IRA FLATOW: Yeah. I was wondering how you go from nothing to a rocket flying in 18 months. And now you explain that is the parts are there, waiting to go.

JOHN BLEVINS: They’re already at Kennedy Space Center, waiting for the main core of the rocket.

ERIKA ALVAREZ: And the mobile launcher too is brand new. And that’s also sitting out there at Kennedy Space Center, going through all its verification testing. And it’s going to be ready to go when we get the rocket there.

JOHN BLEVINS: Yeah, it kind of goes back to the question you asked earlier. This rocket already transcends one presidency to another presidency.

IRA FLATOW: Right.

JOHN BLEVINS: We started this in late 2011. And we’ve been working on it ever since.

IRA FLATOW: Erika Alvarez is lead systems engineer for the Space Launch System’s vehicle at NASA Marshall Space Flight Center here in Huntsville.
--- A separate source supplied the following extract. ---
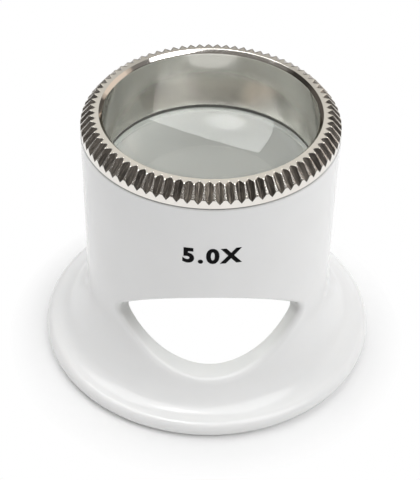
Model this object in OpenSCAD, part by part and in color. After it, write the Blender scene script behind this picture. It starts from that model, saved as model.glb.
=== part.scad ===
// Watchmaker's eye loupe standing on its eye flange, optical axis along +Z, window towards -Y.
// A moulded shell with a wide eye flange and a side window holds a biconvex lens on a ledge.
// A knurled metal ring with a deep plain bore screws into the top and presses a thin washer
// on the lens. All sizes are in millimetres.

/* [Shell] */
// Outer radius of the straight barrel
barrel_r = 16; // [13:0.5:20]
// Wall of the barrel between the eye flange and the lens ledge
wall = 2; // [1.6:0.1:2.4]
// Wall left round the threaded bore
thread_wall = 0.95; // [0.8:0.05:1.3]
// Wall round the lens pocket
pocket_wall = 2.08; // [1.8:0.02:2.4]
// Height of the shell's top rim above the resting face
shell_h = 32.28; // [30:0.01:40]
// Depth of the rounded corner on the outside of the top rim
rim_edge = 0.12; // [0.05:0.01:0.3]

/* [Eye flange] */
// Outermost radius of the eye flange
flange_r = 21.9; // [20.5:0.1:26]
// Radius of the rounded flange edge
flange_edge_r = 1.07; // [0.8:0.05:1.4]
// Height where the straight barrel starts to flare
flare_top = 9.3; // [7.5:0.1:11]
// Share of the flare's width taken by its tighter lower curve
flare_share = 0.667; // [0.5:0.01:0.8]
// Width of the flat resting face under the flange
foot_w = 0.73; // [0.4:0.05:1.2]

/* [Window] */
// Height of the window's centre
window_z = 11.87; // [11:0.01:14]
// Width of the eye-shaped window, tip to tip
window_w = 22.5; // [14:0.1:24]
// Height of the eye-shaped window
window_h = 12.84; // [8:0.01:14]

/* [Lens] */
// Curvature radius of both lens faces
lens_curve = 50; // [40:1:80]
// Thickness of the lens at its edge
lens_edge = 1.3; // [1:0.1:2]
// Width of the ledge that carries the lens
ledge_w = 1.1; // [0.8:0.1:1.5]
// Thickness of the ledge
ledge_h = 1.3; // [1:0.1:2]
// Radial play of the lens in its pocket
lens_play = 0.12; // [0.05:0.01:0.2]

/* [Washer] */
// Thickness of the thin washer on the lens
washer_h = 0.35; // [0.25:0.05:0.6]
// Width of the washer's ring
washer_w = 0.5; // [0.4:0.05:0.6]

/* [Knurled ring] */
// Height from the shell's rim to the top of the ring
ring_rise = 2.72; // [2.2:0.01:3.5]
// Slit between the ring's collar and the shell's rim
ring_slit = 0.1; // [0.05:0.01:0.2]
// How far the ring's collar stays inside the barrel's outline
ring_inset = 0.05; // [0.02:0.01:0.15]
// Wall of the ring's screwed part
ring_wall = 1.75; // [1.6:0.05:2.2]
// Chamfer at the mouth of the bore
bore_chamfer = 0.42; // [0.2:0.01:0.5]
// Depth of the bore from the ring's top to its foot
bore_depth = 8.48; // [7.8:0.02:9.4]
// Radial running clearance of the screwed part
thread_play = 0.05; // [0.03:0.01:0.1]
// Axial clearance under the ring's foot inside the shell
foot_gap = 0.5; // [0.3:0.1:0.8]

/* [Knurling] */
// Number of grooves round the ring
knurl_count = 80; // [60:1:90]
// Angle of the first groove, turned from +X towards the back
knurl_turn = 2.65; // [0:0.05:4.45]
// Radial width of the sloping shoulder that carries the grooves
shoulder_w = 1.16; // [0.9:0.02:1.3]
// Height of the sloping shoulder
shoulder_h = 1.45; // [1.2:0.01:1.6]
// Distance the groove bottoms run into the flat top
groove_run_top = 0.66; // [0.5:0.01:0.7]
// Distance the groove bottoms run below the shoulder
groove_run_low = 0.59; // [0.5:0.01:0.8]
// Half of the opening angle of a groove
groove_half_angle = 48; // [42:1:49]

/* [Hidden] */
$fn = 96;
lens_fn = 720;
eps = 0.01;
cut = 5;
// Radii, all counted inwards from the barrel
hollow_r = barrel_r - wall;
pocket_r = barrel_r - pocket_wall;
lens_r = pocket_r - lens_play;
ledge_r = hollow_r - ledge_w;
thread_bore_r = barrel_r - thread_wall;
thread_r = thread_bore_r - thread_play;
bore_r = thread_r - ring_wall;
collar_r = barrel_r - ring_inset;
// Vertical chain from the ring down to the lens
ring_top = shell_h + ring_rise;
collar_z = shell_h + ring_slit;
foot_z = ring_top - bore_depth;
washer_z = foot_z - washer_h;
washer_in_r = bore_r + eps;
washer_out_r = washer_in_r + washer_w;
// Lens position: its upper face meets the washer's inner lower edge
sag_washer = lens_curve - sqrt(pow(lens_curve, 2) - pow(washer_in_r, 2));
sag_edge = lens_curve - sqrt(pow(lens_curve, 2) - pow(lens_r, 2));
lens_top = washer_z - eps + sag_washer;
lens_bottom = lens_top - 2 * sag_edge - lens_edge;
// Ledge position: its inner upper edge meets the lower lens face
sag_ledge = lens_curve - sqrt(pow(lens_curve, 2) - pow(ledge_r, 2));
ledge_top = lens_bottom + sag_ledge - eps;
shoulder_z = foot_z - foot_gap;
// Flange and flare section
edge_c = flange_r - flange_edge_r;
brim_z = 2 * flange_edge_r;
flare_w = edge_c - barrel_r;
flare_h = flare_top - brim_z;
flare_r2 = flare_share * flare_w;
flare_r1 = (pow(flare_w, 2) + pow(flare_h, 2) - 2 * flare_h * flare_r2) / (2 * (flare_w - flare_r2));
arc1 = [barrel_r + flare_r1, flare_top];
arc2 = [edge_c, brim_z + flare_r2];
arc_turn = atan2(arc2[1] - arc1[1], arc2[0] - arc1[0]);
foot_in_r = edge_c - foot_w;
under_r = foot_in_r - hollow_r;
// Window arcs
window_half = window_w / 2;
window_arc = (pow(window_half, 2) + pow(window_h / 2, 2)) / window_h;
window_shift = window_arc - window_h / 2;
// Knurling
crest_top_r = collar_r - shoulder_w;
crest_low_z = ring_top - shoulder_h;
valley_top_r = crest_top_r - groove_run_top;
valley_low_z = crest_low_z - groove_run_low;
valley_run = [collar_r - valley_top_r, valley_low_z - ring_top];
valley_len = norm(valley_run);
valley_tilt = atan2(-valley_run[1], valley_run[0]);
groove_h = 1.2;
groove_half_w = groove_h * tan(groove_half_angle);

// Air beside the flare: two arcs tangent to each other, to the barrel and to the brim
module flare_air() {
  translate(arc2) circle(r = flare_r2);
  intersection() {
    translate(arc1) circle(r = flare_r1);
    translate(arc1) rotate(arc_turn) translate([0, -2 * flare_r1]) square([2 * flare_r1, 2 * flare_r1]);
  }
}

// Half section of the shell's outside, filled to the axis
module outside_section() {
  difference() {
    square([edge_c, flare_top]);
    flare_air();
  }
  translate([0, flare_top - eps]) square([barrel_r, shell_h - flare_top + eps - rim_edge]);
  translate([0, shell_h - rim_edge - eps]) square([barrel_r - rim_edge, rim_edge + eps]);
  translate([barrel_r - rim_edge, shell_h - rim_edge]) circle(r = rim_edge);
  translate([edge_c, flange_edge_r]) circle(r = flange_edge_r);
}

module body_shell() {
  color([0.93, 0.93, 0.92])
  difference() {
    rotate_extrude() outside_section();
    // Thread bore, lens pocket, ledge hole and lower hollow
    translate([0, 0, shoulder_z]) cylinder(r = thread_bore_r, h = cut + ring_top - shoulder_z);
    translate([0, 0, ledge_top]) cylinder(r = pocket_r, h = shoulder_z - ledge_top + eps);
    translate([0, 0, ledge_top - ledge_h - eps]) cylinder(r = ledge_r, h = ledge_h + 2 * eps);
    translate([0, 0, under_r]) cylinder(r = hollow_r, h = ledge_top - ledge_h - under_r);
    // Rounded mouth under the eye flange
    rotate_extrude()
    difference() {
      translate([0, -cut]) square([foot_in_r, under_r + cut + eps]);
      translate([foot_in_r, under_r]) circle(r = under_r);
    }
    window_cut();
  }
}

// Eye-shaped window through the front wall: the overlap of two level cylinders
module window_cut() {
  intersection() {
    translate([0, 0, window_z + window_shift]) rotate([90, 0, 0]) cylinder(r = window_arc, h = 2 * barrel_r);
    translate([0, 0, window_z - window_shift]) rotate([90, 0, 0]) cylinder(r = window_arc, h = 2 * barrel_r);
  }
}

module lens() {
  color([0.85, 0.93, 0.92, 0.5])
  rotate_extrude()
  intersection() {
    translate([0, lens_top - lens_curve]) circle(r = lens_curve, $fn = lens_fn);
    translate([0, lens_bottom + lens_curve]) circle(r = lens_curve, $fn = lens_fn);
    translate([0, lens_bottom]) square([lens_r, lens_top - lens_bottom]);
  }
}

module seat_washer() {
  color([0.12, 0.12, 0.13])
  difference() {
    translate([0, 0, washer_z]) cylinder(r = washer_out_r, h = washer_h);
    translate([0, 0, washer_z - cut]) cylinder(r = washer_in_r, h = washer_h + 2 * cut);
  }
}

// One groove of the knurling, lying on its bottom line
module groove() {
  translate([valley_top_r, 0, ring_top])
  rotate([0, valley_tilt, 0])
  translate([-valley_len, 0, 0])
  rotate([90, 0, 90])
  linear_extrude(height = 3 * valley_len)
  polygon([[0, 0], [groove_half_w, groove_h], [-groove_half_w, groove_h]]);
}

module clamp_ring() {
  color([0.75, 0.74, 0.71])
  difference() {
    union() {
      translate([0, 0, collar_z]) cylinder(r = collar_r, h = crest_low_z - collar_z);
      translate([0, 0, crest_low_z]) cylinder(r1 = collar_r, r2 = crest_top_r, h = shoulder_h);
      translate([0, 0, foot_z]) cylinder(r = thread_r, h = ring_top - foot_z);
    }
    translate([0, 0, foot_z - cut]) cylinder(r = bore_r, h = bore_depth + 2 * cut);
    translate([0, 0, ring_top - bore_chamfer])
    cylinder(r1 = bore_r, r2 = bore_r + bore_chamfer, h = bore_chamfer + eps);
    for (i = [0 : knurl_count - 1]) rotate(knurl_turn + i * 360 / knurl_count) groove();
  }
}

body_shell();
lens();
seat_washer();
clamp_ring();
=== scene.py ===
"""Looks of a watchmaker's eye loupe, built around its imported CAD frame.

The white shell, the knurled ring and the lens are own meshes that stand for their CAD nodes, and
the printed figures are a mesh of their own. The washer keeps its CAD mesh. Sizes are in
millimetres and become metres in new_mesh(), make_figures() and the studio's functions.
"""

import math

import bmesh
import bpy
import numpy as np
from mathutils import Matrix, Vector


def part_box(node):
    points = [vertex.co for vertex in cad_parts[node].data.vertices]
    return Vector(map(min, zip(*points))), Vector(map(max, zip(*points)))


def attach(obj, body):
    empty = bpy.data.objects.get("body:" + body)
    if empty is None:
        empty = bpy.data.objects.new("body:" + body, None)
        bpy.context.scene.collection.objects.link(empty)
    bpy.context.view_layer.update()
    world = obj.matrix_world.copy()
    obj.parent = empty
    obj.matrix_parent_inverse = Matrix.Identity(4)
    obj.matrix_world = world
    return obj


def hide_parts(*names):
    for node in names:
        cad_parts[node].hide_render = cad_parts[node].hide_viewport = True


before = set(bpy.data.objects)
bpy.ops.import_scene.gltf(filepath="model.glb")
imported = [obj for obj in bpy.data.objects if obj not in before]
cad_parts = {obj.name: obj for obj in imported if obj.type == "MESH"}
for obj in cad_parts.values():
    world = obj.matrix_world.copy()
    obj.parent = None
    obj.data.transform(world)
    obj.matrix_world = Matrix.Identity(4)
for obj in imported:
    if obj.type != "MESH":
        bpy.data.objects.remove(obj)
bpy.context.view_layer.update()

MM = 0.001
TURN = 2 * math.pi
FRONT = -math.pi / 2


def node_box(name):
    """Greatest radius, lowest and highest point of a CAD node, in millimetres."""
    low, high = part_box(name)
    return high.x / MM, low.z / MM, high.z / MM


# ---- Sizes taken from the frame ----
FLANGE_R, _, SHELL_TOP = node_box("body_shell")
COLLAR_R, RING_FOOT, RING_TOP = node_box("clamp_ring")
LENS_R, LENS_LOW, LENS_HIGH = node_box("lens")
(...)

Thank you for taking time to be with us today.

[APPLAUSE]

John Blevins, deputy chief engineer for the Space Launch System at NASA Marshall Space Flight Center here in Huntsville. Thank you. Thank you for being here today.

[APPLAUSE]

That’s about all the time we have. Our heartfelt thanks to WLRH for hosting us and to everyone at the station for making us feel so welcome. Thank you, special thanks to WLRH’s Rebecca Goodwin, Nate Emery, and Brett Tannehill and to Dr. Deborah Barnhart, Dr. Kay Taylor, and all the staff here at the US Space and Rocket Center for making this wonderful evening possible. Thank you all.

[APPLAUSE]

In Huntsville, Alabama, I’m Ira Flatow.